For Lispector isn’t, ultimately, writing for us. We are the beneficiaries of translation—hearing the flute, perhaps, at one remove. What’s especially interesting in this light is how the intrinsic issues pertaining to any act of translation bear directly on the novel itself. Lóri and Ulisses engage in an ‘incongruous dialogue’, often speaking in apparent non-sequiturs, yet finally and more deeply in tune with one another. The relative deprecation of words themselves, and the corresponding emphasis on the act of simply being with another, calls to mind Walter Benjamin’s influential analysis of translation. Benjamin wrote that ‘the task of
the translator consists in finding the particular intention toward the target language which produces in that language the echo of the original’: for him, translation was a dispositional art, one of finding out not what an author meant, but how she meant, and recreating this ‘way of meaning’ in a new language. Benjamin’s move isn’t too dissimilar to Lóri’s reparative list of things she can do. The emphasis on the how, on action and inclination rather than arid intellectualising, takes us out of the desert of pure semantics and into the realm of poetics—much harder to map, to be sure, but far more fertile territory.
Reading Tobler’s translation, then, feels a bit like a higher-order engagement with the novel’s thematics.
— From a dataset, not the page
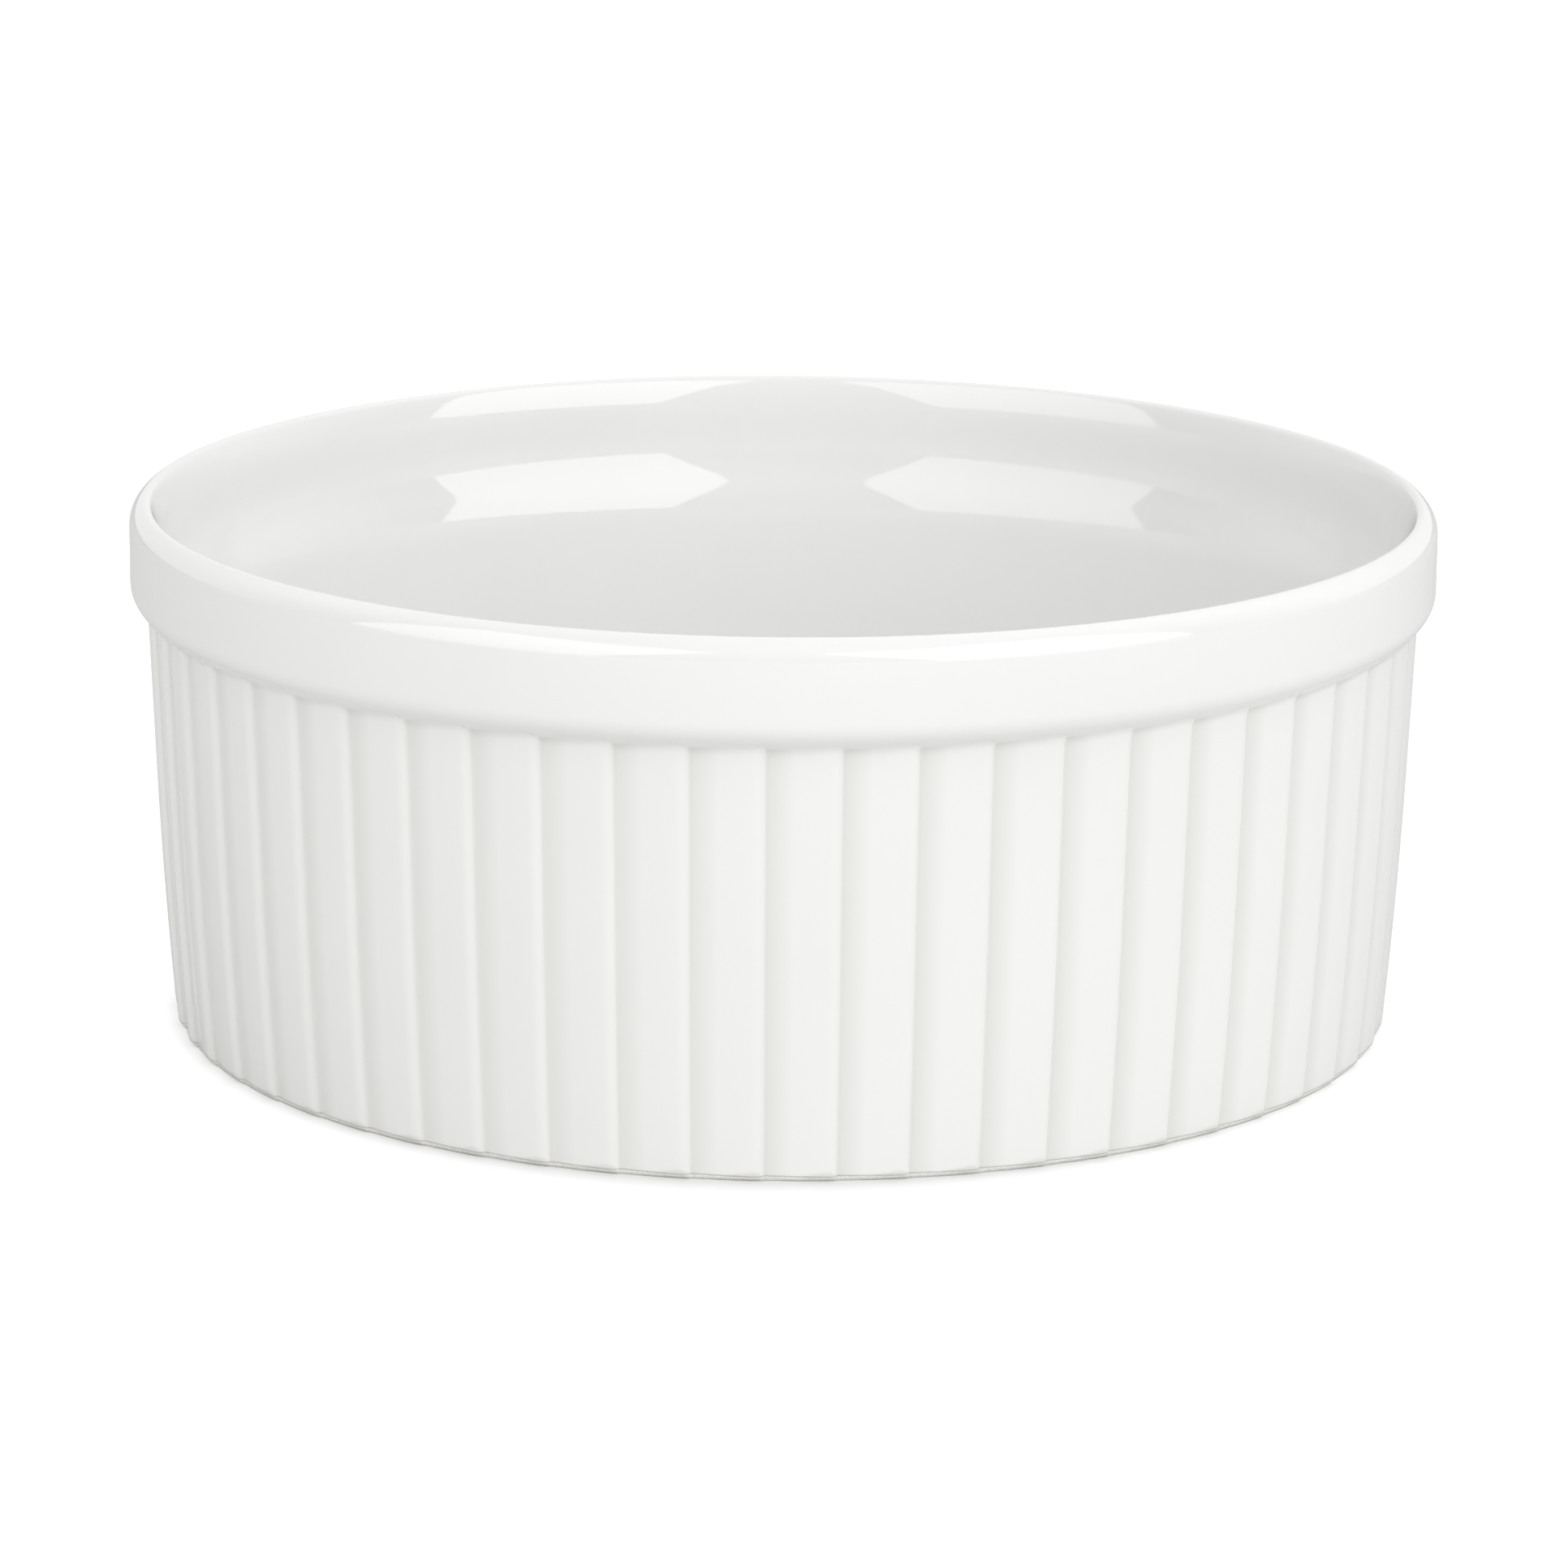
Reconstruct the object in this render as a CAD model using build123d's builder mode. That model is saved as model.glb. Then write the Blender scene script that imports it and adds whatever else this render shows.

We’re aware that we’re reading one author’s attempt to mean in the same way as another, and that this attempt will necessarily fall short of total recreation. But falling short is natural, and to strive after total and perspicacious interpretation is to miss the point. Understanding, the resolution of human unknowing, isn’t the aim: as Lóri observes, only dwelling in ‘not-understanding’ is what leads ‘to the infinite’. The great chain of productively not getting it began with Lispector herself. Her Author’s Note reads, ‘This book demanded a greater liberty than I was afraid to give. It is far above me. Humbly I tried to write it.’ Even a book of pleasures originates as something unsayable. If we listen closely to the inexpressible silence, we can hear the author, the translator, the reader, all whistling along together, trying to catch a harmony.